─── Given data

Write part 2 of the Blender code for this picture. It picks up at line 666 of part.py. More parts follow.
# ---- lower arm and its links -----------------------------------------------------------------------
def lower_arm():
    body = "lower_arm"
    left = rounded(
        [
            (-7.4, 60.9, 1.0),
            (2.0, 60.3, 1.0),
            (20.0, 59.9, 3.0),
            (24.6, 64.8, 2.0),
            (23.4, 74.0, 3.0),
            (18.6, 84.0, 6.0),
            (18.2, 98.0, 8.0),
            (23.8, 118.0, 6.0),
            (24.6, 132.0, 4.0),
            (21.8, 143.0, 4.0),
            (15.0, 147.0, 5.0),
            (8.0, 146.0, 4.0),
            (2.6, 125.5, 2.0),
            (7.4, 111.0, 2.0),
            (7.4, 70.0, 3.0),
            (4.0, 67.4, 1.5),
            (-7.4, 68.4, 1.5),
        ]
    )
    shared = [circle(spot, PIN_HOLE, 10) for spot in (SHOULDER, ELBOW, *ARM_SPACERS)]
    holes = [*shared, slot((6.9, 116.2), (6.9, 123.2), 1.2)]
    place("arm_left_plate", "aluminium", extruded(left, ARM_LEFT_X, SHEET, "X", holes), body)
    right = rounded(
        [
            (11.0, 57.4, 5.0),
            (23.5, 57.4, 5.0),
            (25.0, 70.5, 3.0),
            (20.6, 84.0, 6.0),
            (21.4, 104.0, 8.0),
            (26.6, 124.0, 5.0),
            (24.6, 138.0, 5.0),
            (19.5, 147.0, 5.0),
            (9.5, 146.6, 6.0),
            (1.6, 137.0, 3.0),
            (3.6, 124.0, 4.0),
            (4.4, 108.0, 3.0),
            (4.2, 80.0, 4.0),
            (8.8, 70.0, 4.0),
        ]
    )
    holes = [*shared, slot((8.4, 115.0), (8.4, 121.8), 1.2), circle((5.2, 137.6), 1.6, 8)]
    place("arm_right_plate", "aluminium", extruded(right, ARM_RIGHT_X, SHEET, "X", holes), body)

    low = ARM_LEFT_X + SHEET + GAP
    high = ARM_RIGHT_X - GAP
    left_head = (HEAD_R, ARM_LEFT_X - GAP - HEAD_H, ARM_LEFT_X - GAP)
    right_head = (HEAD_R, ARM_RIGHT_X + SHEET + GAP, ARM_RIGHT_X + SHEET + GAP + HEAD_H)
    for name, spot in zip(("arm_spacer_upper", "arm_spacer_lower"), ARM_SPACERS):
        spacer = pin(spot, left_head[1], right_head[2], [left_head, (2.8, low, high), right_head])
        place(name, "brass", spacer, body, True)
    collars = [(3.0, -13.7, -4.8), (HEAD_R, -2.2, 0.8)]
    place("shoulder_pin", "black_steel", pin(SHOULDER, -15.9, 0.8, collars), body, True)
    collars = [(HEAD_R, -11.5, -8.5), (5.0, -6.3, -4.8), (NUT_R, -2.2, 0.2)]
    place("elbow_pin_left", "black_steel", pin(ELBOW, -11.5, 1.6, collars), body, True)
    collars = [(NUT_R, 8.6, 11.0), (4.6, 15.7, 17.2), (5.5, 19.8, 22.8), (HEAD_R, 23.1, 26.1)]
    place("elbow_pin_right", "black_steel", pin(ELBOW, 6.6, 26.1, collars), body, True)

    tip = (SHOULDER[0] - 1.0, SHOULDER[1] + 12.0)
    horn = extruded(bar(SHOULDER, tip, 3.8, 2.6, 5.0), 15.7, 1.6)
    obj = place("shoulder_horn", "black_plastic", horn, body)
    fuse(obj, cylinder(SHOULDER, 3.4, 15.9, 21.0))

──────

Written instruction >> Give back the whole listing exactly as it reads.

Reply to the task >>
Write part 2 of the Blender code for this picture. It picks up at line 666 of part.py. More parts follow.
# ---- lower arm and its links -----------------------------------------------------------------------
def lower_arm():
    body = "lower_arm"
    left = rounded(
        [
            (-7.4, 60.9, 1.0),
            (2.0, 60.3, 1.0),
            (20.0, 59.9, 3.0),
            (24.6, 64.8, 2.0),
            (23.4, 74.0, 3.0),
            (18.6, 84.0, 6.0),
            (18.2, 98.0, 8.0),
            (23.8, 118.0, 6.0),
            (24.6, 132.0, 4.0),
            (21.8, 143.0, 4.0),
            (15.0, 147.0, 5.0),
            (8.0, 146.0, 4.0),
            (2.6, 125.5, 2.0),
            (7.4, 111.0, 2.0),
            (7.4, 70.0, 3.0),
            (4.0, 67.4, 1.5),
            (-7.4, 68.4, 1.5),
        ]
    )
    shared = [circle(spot, PIN_HOLE, 10) for spot in (SHOULDER, ELBOW, *ARM_SPACERS)]
    holes = [*shared, slot((6.9, 116.2), (6.9, 123.2), 1.2)]
    place("arm_left_plate", "aluminium", extruded(left, ARM_LEFT_X, SHEET, "X", holes), body)
    right = rounded(
        [
            (11.0, 57.4, 5.0),
            (23.5, 57.4, 5.0),
            (25.0, 70.5, 3.0),
            (20.6, 84.0, 6.0),
            (21.4, 104.0, 8.0),
            (26.6, 124.0, 5.0),
            (24.6, 138.0, 5.0),
            (19.5, 147.0, 5.0),
            (9.5, 146.6, 6.0),
            (1.6, 137.0, 3.0),
            (3.6, 124.0, 4.0),
            (4.4, 108.0, 3.0),
            (4.2, 80.0, 4.0),
            (8.8, 70.0, 4.0),
        ]
    )
    holes = [*shared, slot((8.4, 115.0), (8.4, 121.8), 1.2), circle((5.2, 137.6), 1.6, 8)]
    place("arm_right_plate", "aluminium", extruded(right, ARM_RIGHT_X, SHEET, "X", holes), body)

    low = ARM_LEFT_X + SHEET + GAP
    high = ARM_RIGHT_X - GAP
    left_head = (HEAD_R, ARM_LEFT_X - GAP - HEAD_H, ARM_LEFT_X - GAP)
    right_head = (HEAD_R, ARM_RIGHT_X + SHEET + GAP, ARM_RIGHT_X + SHEET + GAP + HEAD_H)
    for name, spot in zip(("arm_spacer_upper", "arm_spacer_lower"), ARM_SPACERS):
        spacer = pin(spot, left_head[1], right_head[2], [left_head, (2.8, low, high), right_head])
        place(name, "brass", spacer, body, True)
    collars = [(3.0, -13.7, -4.8), (HEAD_R, -2.2, 0.8)]
    place("shoulder_pin", "black_steel", pin(SHOULDER, -15.9, 0.8, collars), body, True)
    collars = [(HEAD_R, -11.5, -8.5), (5.0, -6.3, -4.8), (NUT_R, -2.2, 0.2)]
    place("elbow_pin_left", "black_steel", pin(ELBOW, -11.5, 1.6, collars), body, True)
    collars = [(NUT_R, 8.6, 11.0), (4.6, 15.7, 17.2), (5.5, 19.8, 22.8), (HEAD_R, 23.1, 26.1)]
    place("elbow_pin_right", "black_steel", pin(ELBOW, 6.6, 26.1, collars), body, True)

    tip = (SHOULDER[0] - 1.0, SHOULDER[1] + 12.0)
    horn = extruded(bar(SHOULDER, tip, 3.8, 2.6, 5.0), 15.7, 1.6)
    obj = place("shoulder_horn", "black_plastic", horn, body)
    fuse(obj, cylinder(SHOULDER, 3.4, 15.9, 21.0))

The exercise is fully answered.